◆ TASK PROMPT ◆
Return only the lines between the line holding "obj.matrix_parent_inverse = Matrix.Identity(4)" and the line holding "before = set(bpy.data.objects)", the two boundary lines included, exactly as they appear.

◆ DATASET CONTENT ◆
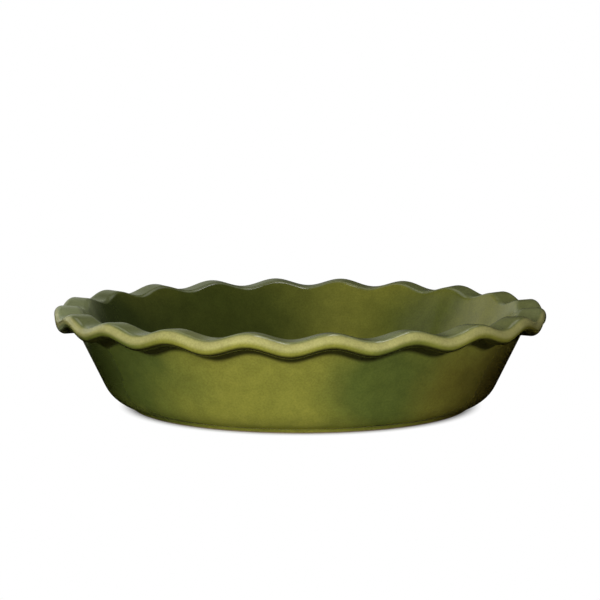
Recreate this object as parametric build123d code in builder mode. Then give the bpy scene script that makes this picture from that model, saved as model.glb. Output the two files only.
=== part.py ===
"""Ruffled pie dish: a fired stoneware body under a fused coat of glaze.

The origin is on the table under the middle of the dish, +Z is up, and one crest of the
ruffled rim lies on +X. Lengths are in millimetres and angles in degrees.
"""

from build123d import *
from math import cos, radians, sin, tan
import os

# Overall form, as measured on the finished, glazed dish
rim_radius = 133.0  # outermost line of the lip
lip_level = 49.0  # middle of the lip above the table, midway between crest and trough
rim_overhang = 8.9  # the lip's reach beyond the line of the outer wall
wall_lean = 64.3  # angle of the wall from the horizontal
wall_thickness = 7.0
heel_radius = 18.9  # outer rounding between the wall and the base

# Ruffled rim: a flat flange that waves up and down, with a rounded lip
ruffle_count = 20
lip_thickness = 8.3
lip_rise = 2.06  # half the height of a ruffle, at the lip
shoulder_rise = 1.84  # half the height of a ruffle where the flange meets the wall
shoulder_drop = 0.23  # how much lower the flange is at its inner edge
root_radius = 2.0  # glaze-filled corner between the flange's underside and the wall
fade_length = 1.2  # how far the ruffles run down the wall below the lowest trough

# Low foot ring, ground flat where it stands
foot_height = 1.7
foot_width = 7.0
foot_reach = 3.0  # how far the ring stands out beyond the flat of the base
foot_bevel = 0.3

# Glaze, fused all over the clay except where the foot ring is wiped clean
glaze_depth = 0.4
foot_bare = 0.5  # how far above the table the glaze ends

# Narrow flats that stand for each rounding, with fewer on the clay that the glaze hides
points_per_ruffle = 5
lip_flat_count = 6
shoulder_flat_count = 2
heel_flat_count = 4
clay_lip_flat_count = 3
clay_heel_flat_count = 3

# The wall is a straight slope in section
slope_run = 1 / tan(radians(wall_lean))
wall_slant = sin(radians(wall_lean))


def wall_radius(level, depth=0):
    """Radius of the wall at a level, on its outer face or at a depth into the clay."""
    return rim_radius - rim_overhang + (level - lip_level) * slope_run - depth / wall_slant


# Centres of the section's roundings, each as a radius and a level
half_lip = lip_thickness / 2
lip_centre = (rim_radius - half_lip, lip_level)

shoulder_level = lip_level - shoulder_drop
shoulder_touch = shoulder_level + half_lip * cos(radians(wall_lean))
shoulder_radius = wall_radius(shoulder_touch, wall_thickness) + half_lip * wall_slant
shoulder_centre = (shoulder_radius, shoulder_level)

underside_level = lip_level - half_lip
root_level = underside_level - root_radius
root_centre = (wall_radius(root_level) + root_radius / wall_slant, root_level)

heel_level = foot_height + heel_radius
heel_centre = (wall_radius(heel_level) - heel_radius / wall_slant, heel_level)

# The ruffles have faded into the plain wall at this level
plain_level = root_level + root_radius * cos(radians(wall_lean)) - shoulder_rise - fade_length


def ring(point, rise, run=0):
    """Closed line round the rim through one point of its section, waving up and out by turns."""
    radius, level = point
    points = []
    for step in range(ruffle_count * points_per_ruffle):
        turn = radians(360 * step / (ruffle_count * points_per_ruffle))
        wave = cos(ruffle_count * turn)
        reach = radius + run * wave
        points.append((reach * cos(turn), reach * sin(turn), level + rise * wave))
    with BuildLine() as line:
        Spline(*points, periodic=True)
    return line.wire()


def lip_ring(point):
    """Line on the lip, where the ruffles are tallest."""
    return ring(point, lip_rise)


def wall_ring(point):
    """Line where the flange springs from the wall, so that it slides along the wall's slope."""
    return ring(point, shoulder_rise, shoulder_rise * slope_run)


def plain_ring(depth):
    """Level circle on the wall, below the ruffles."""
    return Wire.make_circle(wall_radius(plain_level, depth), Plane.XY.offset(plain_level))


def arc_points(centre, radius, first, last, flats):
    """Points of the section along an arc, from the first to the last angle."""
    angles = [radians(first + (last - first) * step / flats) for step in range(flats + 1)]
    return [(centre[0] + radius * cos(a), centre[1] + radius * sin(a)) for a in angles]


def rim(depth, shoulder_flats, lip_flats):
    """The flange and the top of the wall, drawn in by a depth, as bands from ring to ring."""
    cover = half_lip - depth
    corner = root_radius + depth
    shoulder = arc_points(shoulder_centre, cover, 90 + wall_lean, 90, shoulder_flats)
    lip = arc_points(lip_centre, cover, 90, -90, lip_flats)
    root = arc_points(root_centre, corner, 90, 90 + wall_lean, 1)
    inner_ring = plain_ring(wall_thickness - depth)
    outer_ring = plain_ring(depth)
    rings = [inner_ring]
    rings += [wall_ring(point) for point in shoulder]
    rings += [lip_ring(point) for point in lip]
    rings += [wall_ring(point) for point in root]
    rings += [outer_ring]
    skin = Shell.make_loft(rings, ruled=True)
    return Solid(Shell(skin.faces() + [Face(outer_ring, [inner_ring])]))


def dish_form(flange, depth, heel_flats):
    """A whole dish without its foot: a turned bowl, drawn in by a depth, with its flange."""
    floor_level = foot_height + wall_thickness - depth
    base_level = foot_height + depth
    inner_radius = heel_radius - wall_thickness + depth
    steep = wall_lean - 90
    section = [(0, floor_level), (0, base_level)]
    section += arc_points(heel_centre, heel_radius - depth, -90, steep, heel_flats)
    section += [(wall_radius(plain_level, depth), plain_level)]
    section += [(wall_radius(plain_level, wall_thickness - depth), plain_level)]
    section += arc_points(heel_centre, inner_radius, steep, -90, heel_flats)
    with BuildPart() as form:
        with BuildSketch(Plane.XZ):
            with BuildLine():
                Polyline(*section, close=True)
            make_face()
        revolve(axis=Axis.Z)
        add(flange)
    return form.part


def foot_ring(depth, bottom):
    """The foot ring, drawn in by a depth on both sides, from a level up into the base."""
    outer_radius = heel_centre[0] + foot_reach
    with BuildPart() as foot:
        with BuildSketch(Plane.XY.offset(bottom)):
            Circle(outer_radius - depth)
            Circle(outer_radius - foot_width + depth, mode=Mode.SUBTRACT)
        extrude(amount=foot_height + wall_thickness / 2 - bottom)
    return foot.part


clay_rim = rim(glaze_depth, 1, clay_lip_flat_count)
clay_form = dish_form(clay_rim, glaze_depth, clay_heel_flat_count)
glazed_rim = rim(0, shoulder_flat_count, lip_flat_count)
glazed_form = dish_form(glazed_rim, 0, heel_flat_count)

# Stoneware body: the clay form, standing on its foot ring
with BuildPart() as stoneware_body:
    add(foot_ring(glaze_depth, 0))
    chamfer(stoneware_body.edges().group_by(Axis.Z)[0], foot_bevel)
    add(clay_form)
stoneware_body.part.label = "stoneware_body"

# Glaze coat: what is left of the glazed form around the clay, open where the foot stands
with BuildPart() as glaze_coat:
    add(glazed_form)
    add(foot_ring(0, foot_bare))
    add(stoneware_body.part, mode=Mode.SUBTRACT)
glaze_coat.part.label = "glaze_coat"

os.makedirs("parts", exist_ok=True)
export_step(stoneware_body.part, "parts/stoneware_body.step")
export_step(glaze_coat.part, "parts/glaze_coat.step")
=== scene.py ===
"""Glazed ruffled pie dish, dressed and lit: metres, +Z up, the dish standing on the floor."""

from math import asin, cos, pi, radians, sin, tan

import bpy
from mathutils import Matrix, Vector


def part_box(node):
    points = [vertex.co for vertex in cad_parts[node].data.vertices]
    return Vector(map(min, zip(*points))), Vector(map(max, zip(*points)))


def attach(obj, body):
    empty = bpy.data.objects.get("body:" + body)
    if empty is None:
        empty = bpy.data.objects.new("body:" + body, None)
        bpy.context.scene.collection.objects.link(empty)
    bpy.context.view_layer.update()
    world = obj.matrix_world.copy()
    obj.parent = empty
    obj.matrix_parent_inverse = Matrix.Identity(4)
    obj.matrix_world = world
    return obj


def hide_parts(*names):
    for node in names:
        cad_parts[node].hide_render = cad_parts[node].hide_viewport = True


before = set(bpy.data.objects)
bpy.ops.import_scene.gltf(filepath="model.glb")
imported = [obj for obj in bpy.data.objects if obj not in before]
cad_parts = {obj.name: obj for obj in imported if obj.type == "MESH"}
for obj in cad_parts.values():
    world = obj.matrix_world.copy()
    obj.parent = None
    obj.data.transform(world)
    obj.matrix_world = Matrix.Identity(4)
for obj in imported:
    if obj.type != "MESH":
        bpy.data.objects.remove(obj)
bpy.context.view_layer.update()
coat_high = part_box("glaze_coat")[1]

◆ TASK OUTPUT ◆
    obj.matrix_parent_inverse = Matrix.Identity(4)
    obj.matrix_world = world
    return obj


def hide_parts(*names):
    for node in names:
        cad_parts[node].hide_render = cad_parts[node].hide_viewport = True


before = set(bpy.data.objects)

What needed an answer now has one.